While the crypto bros lose their shirts over those monkey jpegs that they dreamed were worth $300,000, the Securities and Exchange Commission is opening an investigation into those NFTs’ creator, Yuga Labs.
One fun thing to do is wonder how much money people have lost if they bought the hype and invested real money in cryptocurrency when they saw all those Super Bowl crypto ads in February. Someone is actually tracking that, or something fairly similar. The editor of the sarcastically named blog Web 3 Is Going Great has tracked the value of these things since the New York Times ran the somewhat-derided “Latecomer’s Guide to Crypto” (published a month after the Super Bowl). And as of late September, you have lost 55% of your money if you invested in Bitcoin and/or Ethereum when that piece ran.
Another thing that happened shortly after the Super Bowl was the emergence of “Bored Ape” NFT murals in the Mission District. Those NFTs (non-fungible tokens, and no I am not going to explain these here) are the creation of a Miami-based company/collective called Yuga Labs, who are probably the biggest fish in the floundering NFT market. And on Tuesday, Bloomberg reported that Yuga Labs is under investigation by the U.S. Securities and Exchange Commission.
⚡️ The US SEC is investigating Yuga Labs, the creator of the popular Bored Ape Yacht Club collection of NFTs, over whether sales of its digital assets violate federal law https://t.co/eRZRuPwKcA— Bloomberg Crypto (@crypto) October 11, 2022
Bloomberg’s report is based on information from an anonymous source, so we don’t know why Yuga Labs is being investigated. They may not be charged or found guilty of any wrongdoing. But we do know that new SEC commissioner Gary Gensler is keen to hold cryptocurrency and NFTs to the same regulatory standards as legitimate investments. He told the New York Times last month that crypto and NFTs “have features similar to, and potentially competing with, money market funds, other securities and bank deposits,” and as such, should have the same disclosure requirements, so people know that their investments aren’t anonymous scams cooked up by con artists or 14-year-olds.

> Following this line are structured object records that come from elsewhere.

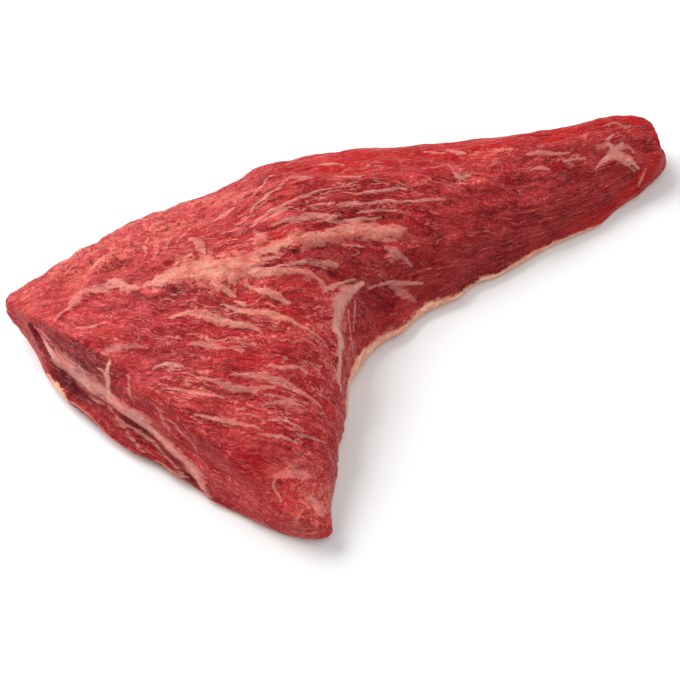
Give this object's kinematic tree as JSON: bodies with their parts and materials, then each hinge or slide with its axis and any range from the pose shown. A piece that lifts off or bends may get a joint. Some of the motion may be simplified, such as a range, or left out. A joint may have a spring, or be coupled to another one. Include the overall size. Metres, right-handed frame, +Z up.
{
  "type": "raw beef tri-tip",
  "caption": "Boomerang-shaped raw beef roast: a broad thick base with a cut face, a long tapering tail and a flat fat side it rests on; for roasting or grilling.",
  "frame": {"origin": "centre of the bounding box in plan, on the flat underside that rests on the board", "axes": "+Z up from the flat fat side, +X along the longest side of the box from the broad base towards the tip of the tail, +Y towards the long convex side"},
  "size_m": [0.3426, 0.256, 0.0524],
  "materials": {
    "raw_beef": "moist, soft gloss"
  },
  "bodies": {
    "root": {"beef_tri_tip": "raw_beef"}
  },
  "joints": []
}
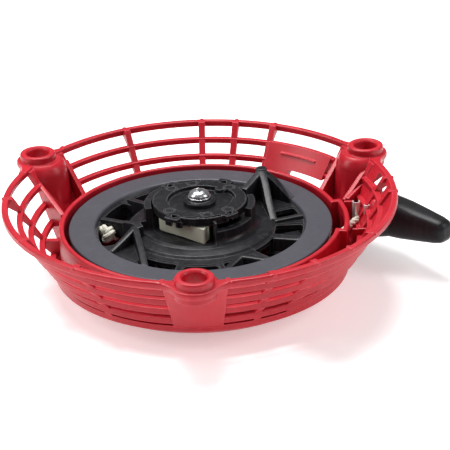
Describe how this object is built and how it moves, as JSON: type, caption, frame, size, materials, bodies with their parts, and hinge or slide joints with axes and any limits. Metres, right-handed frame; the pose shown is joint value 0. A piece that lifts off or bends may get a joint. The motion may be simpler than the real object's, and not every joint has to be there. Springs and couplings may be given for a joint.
{
  "type": "recoil starter",
  "caption": "Recoil starter for a small engine: louvred housing with mounting bosses, rope reel, ratchet pawls and a pull grip on its rope.",
  "frame": {"origin": "centre of the flat front face, on the crank axis", "axes": "+Z along the crank axis towards the engine, -Y towards mounting boss c, rope leaves between +X and +Y"},
  "size_m": [0.1937, 0.1808, 0.0455],
  "materials": {
    "housing_plastic": "satin moulded plastic, red",
    "reel_plastic": "satin moulded plastic, charcoal",
    "pawl_nylon": "natural nylon, pale grey-green",
    "grip_plastic": "semi-gloss moulded plastic, black",
    "rope_cord": "braided cord, off-white",
    "bright_steel": "zinc-plated steel, bright",
    "spring_steel": "blued spring steel"
  },
  "bodies": {
    "housing": {"front_face": "housing_plastic", "spring_wall": "housing_plastic", "centre_post": "housing_plastic", "drum_well": "housing_plastic", "cage_bay_back_1": "housing_plastic", "cage_bay_back_2": "housing_plastic", "cage_bay_back_3": "housing_plastic", "cage_bay_back_4": "housing_plastic", "cage_bay_left_1": "housing_plastic", "cage_bay_left_2": "housing_plastic", "cage_bay_left_3": "housing_plastic", "cage_bay_left_4": "housing_plastic", "cage_bay_right_1": "housing_plastic", "cage_bay_right_2": "housing_plastic", "cage_bay_right_3": "housing_plastic", "cage_bay_right_4": "housing_plastic", "rope_exit_bay": "housing_plastic", "mounting_boss_a": "housing_plastic", "mounting_boss_b": "housing_plastic", "mounting_boss_c": "housing_plastic", "rope_guide": "bright_steel", "recoil_spring": "spring_steel", "guide_collar": "reel_plastic", "flat_washer": "bright_steel", "centre_screw": "bright_steel"},
    "reel": {"reel": "reel_plastic", "reel_deck": "reel_plastic", "reel_hub": "reel_plastic", "reel_gusset_front": "reel_plastic", "reel_gusset_back": "reel_plastic", "wound_rope": "rope_cord", "reel_knot": "rope_cord", "pawl_spring_1": "spring_steel", "pawl_spring_2": "spring_steel"},
    "guide": {"ratchet_guide": "reel_plastic", "friction_spring": "spring_steel"},
    "pawl_1": {"pawl_1": "pawl_nylon"},
    "pawl_2": {"pawl_2": "pawl_nylon"},
    "grip": {"grip": "grip_plastic", "grip_cap": "grip_plastic", "grip_knot": "rope_cord", "rope_run": "rope_cord"}
  },
  "joints": [
    {"name": "pull", "type": "slide", "parent": "housing", "child": "grip", "axis": [0.7314, 0.682, 0], "range_m": [0, 1], "stiffness_N_per_m": 12, "springref_m": -0.6, "deforming": ["rope_run"]},
    {"name": "reel_spin", "type": "hinge", "parent": "housing", "child": "reel", "pos_m": [0, 0, 0.02], "axis": [0, 0, 1], "range_deg": [0, 1100]},
    {"name": "guide_turn", "type": "hinge", "parent": "reel", "child": "guide", "pos_m": [0, 0, 0.038], "axis": [0, 0, -1], "range_deg": [0, 22.5]},
    {"name": "pawl_1_swing", "type": "hinge", "parent": "reel", "child": "pawl_1", "pos_m": [-0.0135, -0.0055, 0.032], "axis": [0, 0, -1], "range_deg": [0, 18]},
    {"name": "pawl_2_swing", "type": "hinge", "parent": "reel", "child": "pawl_2", "pos_m": [0.0135, 0.0055, 0.032], "axis": [0, 0, -1], "range_deg": [0, 18]}
  ],
  "couplings": [
    {"joint": "reel_spin", "follows": "pull", "rad_per_m": 19},
    {"joint": "pawl_1_swing", "follows": "guide_turn", "ratio": 0.8},
    {"joint": "pawl_2_swing", "follows": "guide_turn", "ratio": 0.8}
  ]
}
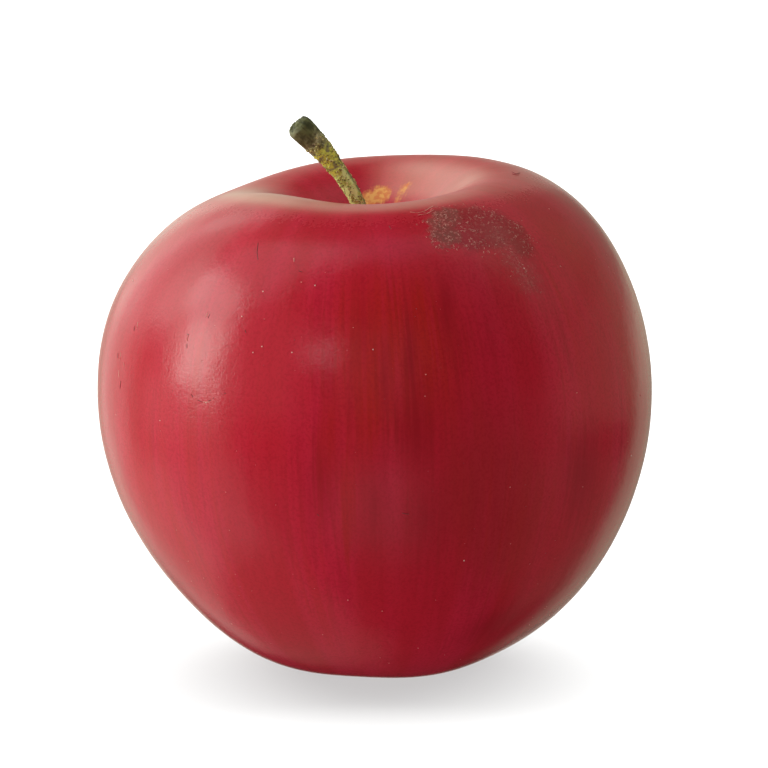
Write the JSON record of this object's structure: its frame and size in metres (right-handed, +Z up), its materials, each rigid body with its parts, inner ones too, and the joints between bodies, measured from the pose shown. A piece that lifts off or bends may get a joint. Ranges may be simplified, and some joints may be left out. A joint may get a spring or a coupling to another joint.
{
  "type": "red apple",
  "caption": "Whole ripe red apple with a lobed crown, a leaning woody stem in its cavity and dried sepals in the eye, resting on the flat ring round its eye.",
  "frame": {"origin": "on the surface that the apple stands on, under the middle of its outline as seen from above", "axes": "+Z up through the stem cavity; -Y towards the viewer of the picture; +X to the right, the stem leaning over to -X"},
  "size_m": [0.08, 0.08, 0.0806],
  "materials": {
    "apple_skin": "smooth waxy skin, satin gloss, crimson with finer streaks of orange-red and maroon",
    "stem_bark": "rough olive-brown bark with moss-green and pale flecks",
    "dry_calyx": "dry, matt brown"
  },
  "bodies": {
    "root": {"apple_fruit": "apple_skin", "stem": "stem_bark", "calyx": "dry_calyx"}
  },
  "joints": []
}
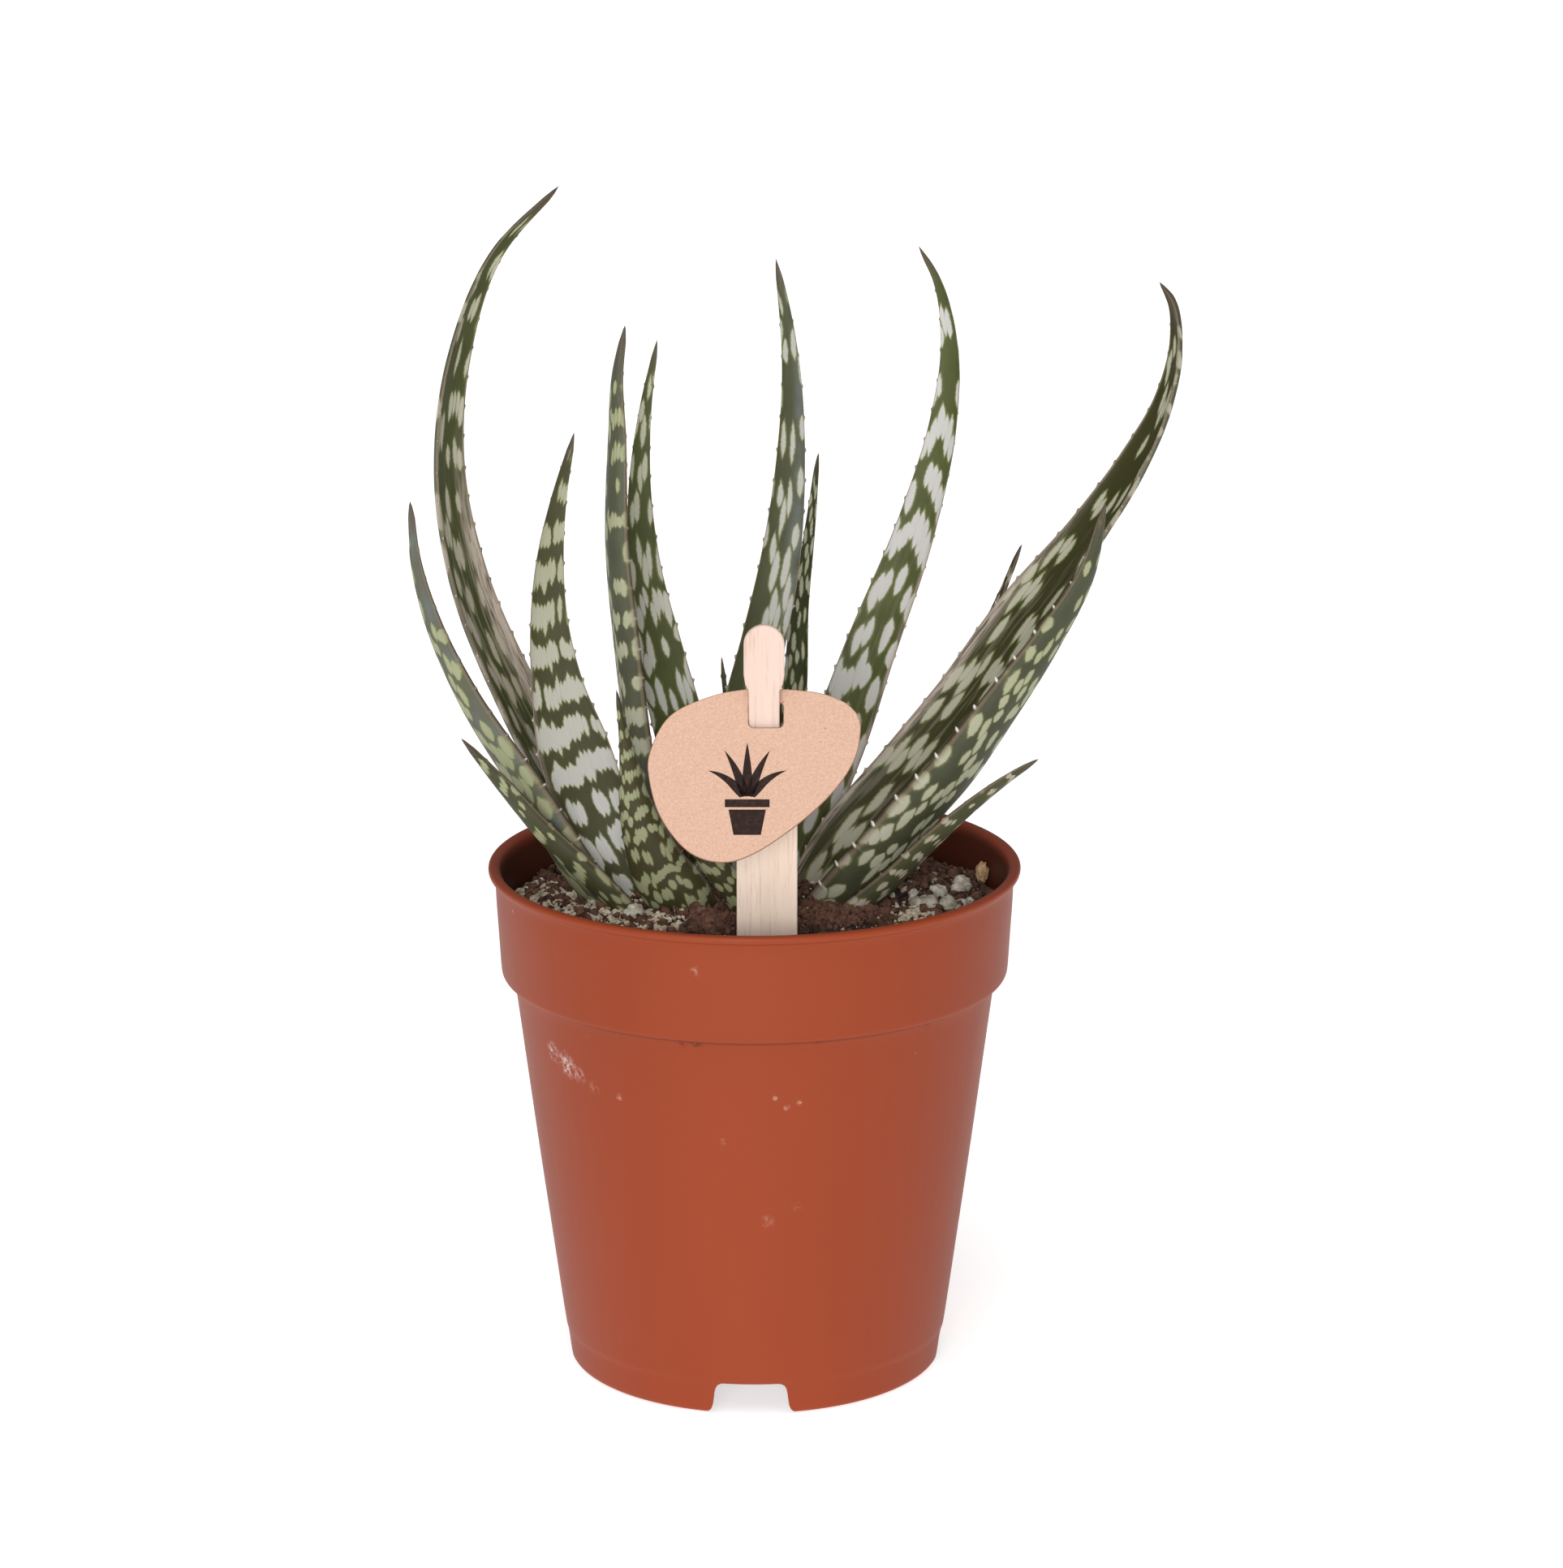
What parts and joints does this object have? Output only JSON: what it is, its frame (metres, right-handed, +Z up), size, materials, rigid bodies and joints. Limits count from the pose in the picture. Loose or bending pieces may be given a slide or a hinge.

Yuga Labs said in a statement to Fortune that “It’s well known that policymakers and regulators have sought to learn more about the novel world of Web3,” and that “We hope to partner with the rest of the industry and regulators to define and shape the burgeoning ecosystem. As a leader in the space, Yuga is committed to fully cooperating with any inquiries along the way.”
But this may be a sign that the “Anything Goes” days are over for these highly touted but very questionable Web3 properties. Last week, Kim Kardashian was fined $1.26 million for her promotional role in a pump-and-dump cryptocurrency scheme, with Gary Gensler’s SEC issuing that fine. So it may be a turning point for the crypto community, and a turning point for the rest of us too. Because a regulatory and prosecutorial crackdown may lead to a whole lot of looming cryptocurrency and NFT media coverage that we will actually enjoy reading.